Task details: Extract each line of the data and write it out again exactly.

Data shown:
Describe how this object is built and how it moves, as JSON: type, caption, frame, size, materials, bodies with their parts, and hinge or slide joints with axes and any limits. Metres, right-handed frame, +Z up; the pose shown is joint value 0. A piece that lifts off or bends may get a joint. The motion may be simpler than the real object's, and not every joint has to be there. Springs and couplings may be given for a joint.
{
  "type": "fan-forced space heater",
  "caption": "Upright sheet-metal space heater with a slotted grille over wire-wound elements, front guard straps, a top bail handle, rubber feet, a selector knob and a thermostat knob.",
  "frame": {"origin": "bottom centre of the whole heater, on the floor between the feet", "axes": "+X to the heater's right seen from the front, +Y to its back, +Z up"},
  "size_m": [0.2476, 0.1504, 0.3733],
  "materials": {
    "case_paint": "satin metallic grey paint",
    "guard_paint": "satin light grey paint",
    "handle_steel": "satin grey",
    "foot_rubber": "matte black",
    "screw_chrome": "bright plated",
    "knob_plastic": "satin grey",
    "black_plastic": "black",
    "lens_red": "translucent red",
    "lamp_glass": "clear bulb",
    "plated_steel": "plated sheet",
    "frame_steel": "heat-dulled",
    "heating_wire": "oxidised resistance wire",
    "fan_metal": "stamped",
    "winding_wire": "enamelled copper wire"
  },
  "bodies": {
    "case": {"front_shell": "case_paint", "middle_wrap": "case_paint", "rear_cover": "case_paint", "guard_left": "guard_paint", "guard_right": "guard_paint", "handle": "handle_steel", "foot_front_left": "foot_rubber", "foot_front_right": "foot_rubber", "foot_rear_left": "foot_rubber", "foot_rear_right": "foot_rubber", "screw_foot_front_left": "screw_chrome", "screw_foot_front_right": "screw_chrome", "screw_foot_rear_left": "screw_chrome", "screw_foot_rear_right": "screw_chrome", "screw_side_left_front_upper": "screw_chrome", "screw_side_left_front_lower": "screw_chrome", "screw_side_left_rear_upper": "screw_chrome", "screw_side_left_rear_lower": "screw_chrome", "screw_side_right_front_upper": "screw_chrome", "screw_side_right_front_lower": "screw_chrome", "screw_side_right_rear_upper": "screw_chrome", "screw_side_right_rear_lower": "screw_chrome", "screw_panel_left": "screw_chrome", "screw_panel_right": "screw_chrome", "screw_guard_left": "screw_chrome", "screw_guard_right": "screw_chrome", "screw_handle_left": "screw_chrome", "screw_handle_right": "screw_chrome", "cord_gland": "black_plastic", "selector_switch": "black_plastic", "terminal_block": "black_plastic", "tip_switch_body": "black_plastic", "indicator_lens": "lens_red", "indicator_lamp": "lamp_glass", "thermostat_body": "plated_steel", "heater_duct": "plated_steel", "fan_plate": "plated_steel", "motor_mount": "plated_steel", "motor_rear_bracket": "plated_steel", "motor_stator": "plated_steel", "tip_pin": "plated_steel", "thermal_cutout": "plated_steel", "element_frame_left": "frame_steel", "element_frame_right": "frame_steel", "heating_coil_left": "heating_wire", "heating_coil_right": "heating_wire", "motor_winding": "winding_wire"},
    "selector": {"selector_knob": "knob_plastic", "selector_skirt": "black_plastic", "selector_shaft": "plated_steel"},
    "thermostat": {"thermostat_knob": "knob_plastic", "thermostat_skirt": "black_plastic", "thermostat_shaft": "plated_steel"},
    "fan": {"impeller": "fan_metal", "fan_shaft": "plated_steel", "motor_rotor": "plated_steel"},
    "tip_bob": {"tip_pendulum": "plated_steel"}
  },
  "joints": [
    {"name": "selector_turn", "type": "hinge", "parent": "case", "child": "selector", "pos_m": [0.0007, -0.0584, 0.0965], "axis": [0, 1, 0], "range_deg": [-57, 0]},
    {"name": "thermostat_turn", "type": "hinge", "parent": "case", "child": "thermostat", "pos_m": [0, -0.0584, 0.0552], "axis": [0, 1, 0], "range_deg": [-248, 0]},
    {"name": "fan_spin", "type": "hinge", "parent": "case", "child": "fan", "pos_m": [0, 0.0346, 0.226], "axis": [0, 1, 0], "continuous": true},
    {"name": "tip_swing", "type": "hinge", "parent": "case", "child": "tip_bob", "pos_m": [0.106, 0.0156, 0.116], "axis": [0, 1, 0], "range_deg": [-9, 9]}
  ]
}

Task output:
Describe how this object is built and how it moves, as JSON: type, caption, frame, size, materials, bodies with their parts, and hinge or slide joints with axes and any limits. Metres, right-handed frame, +Z up; the pose shown is joint value 0. A piece that lifts off or bends may get a joint. The motion may be simpler than the real object's, and not every joint has to be there. Springs and couplings may be given for a joint.
{
  "type": "fan-forced space heater",
  "caption": "Upright sheet-metal space heater with a slotted grille over wire-wound elements, front guard straps, a top bail handle, rubber feet, a selector knob and a thermostat knob.",
  "frame": {"origin": "bottom centre of the whole heater, on the floor between the feet", "axes": "+X to the heater's right seen from the front, +Y to its back, +Z up"},
  "size_m": [0.2476, 0.1504, 0.3733],
  "materials": {
    "case_paint": "satin metallic grey paint",
    "guard_paint": "satin light grey paint",
    "handle_steel": "satin grey",
    "foot_rubber": "matte black",
    "screw_chrome": "bright plated",
    "knob_plastic": "satin grey",
    "black_plastic": "black",
    "lens_red": "translucent red",
    "lamp_glass": "clear bulb",
    "plated_steel": "plated sheet",
    "frame_steel": "heat-dulled",
    "heating_wire": "oxidised resistance wire",
    "fan_metal": "stamped",
    "winding_wire": "enamelled copper wire"
  },
  "bodies": {
    "case": {"front_shell": "case_paint", "middle_wrap": "case_paint", "rear_cover": "case_paint", "guard_left": "guard_paint", "guard_right": "guard_paint", "handle": "handle_steel", "foot_front_left": "foot_rubber", "foot_front_right": "foot_rubber", "foot_rear_left": "foot_rubber", "foot_rear_right": "foot_rubber", "screw_foot_front_left": "screw_chrome", "screw_foot_front_right": "screw_chrome", "screw_foot_rear_left": "screw_chrome", "screw_foot_rear_right": "screw_chrome", "screw_side_left_front_upper": "screw_chrome", "screw_side_left_front_lower": "screw_chrome", "screw_side_left_rear_upper": "screw_chrome", "screw_side_left_rear_lower": "screw_chrome", "screw_side_right_front_upper": "screw_chrome", "screw_side_right_front_lower": "screw_chrome", "screw_side_right_rear_upper": "screw_chrome", "screw_side_right_rear_lower": "screw_chrome", "screw_panel_left": "screw_chrome", "screw_panel_right": "screw_chrome", "screw_guard_left": "screw_chrome", "screw_guard_right": "screw_chrome", "screw_handle_left": "screw_chrome", "screw_handle_right": "screw_chrome", "cord_gland": "black_plastic", "selector_switch": "black_plastic", "terminal_block": "black_plastic", "tip_switch_body": "black_plastic", "indicator_lens": "lens_red", "indicator_lamp": "lamp_glass", "thermostat_body": "plated_steel", "heater_duct": "plated_steel", "fan_plate": "plated_steel", "motor_mount": "plated_steel", "motor_rear_bracket": "plated_steel", "motor_stator": "plated_steel", "tip_pin": "plated_steel", "thermal_cutout": "plated_steel", "element_frame_left": "frame_steel", "element_frame_right": "frame_steel", "heating_coil_left": "heating_wire", "heating_coil_right": "heating_wire", "motor_winding": "winding_wire"},
    "selector": {"selector_knob": "knob_plastic", "selector_skirt": "black_plastic", "selector_shaft": "plated_steel"},
    "thermostat": {"thermostat_knob": "knob_plastic", "thermostat_skirt": "black_plastic", "thermostat_shaft": "plated_steel"},
    "fan": {"impeller": "fan_metal", "fan_shaft": "plated_steel", "motor_rotor": "plated_steel"},
    "tip_bob": {"tip_pendulum": "plated_steel"}
  },
  "joints": [
    {"name": "selector_turn", "type": "hinge", "parent": "case", "child": "selector", "pos_m": [0.0007, -0.0584, 0.0965], "axis": [0, 1, 0], "range_deg": [-57, 0]},
    {"name": "thermostat_turn", "type": "hinge", "parent": "case", "child": "thermostat", "pos_m": [0, -0.0584, 0.0552], "axis": [0, 1, 0], "range_deg": [-248, 0]},
    {"name": "fan_spin", "type": "hinge", "parent": "case", "child": "fan", "pos_m": [0, 0.0346, 0.226], "axis": [0, 1, 0], "continuous": true},
    {"name": "tip_swing", "type": "hinge", "parent": "case", "child": "tip_bob", "pos_m": [0.106, 0.0156, 0.116], "axis": [0, 1, 0], "range_deg": [-9, 9]}
  ]
}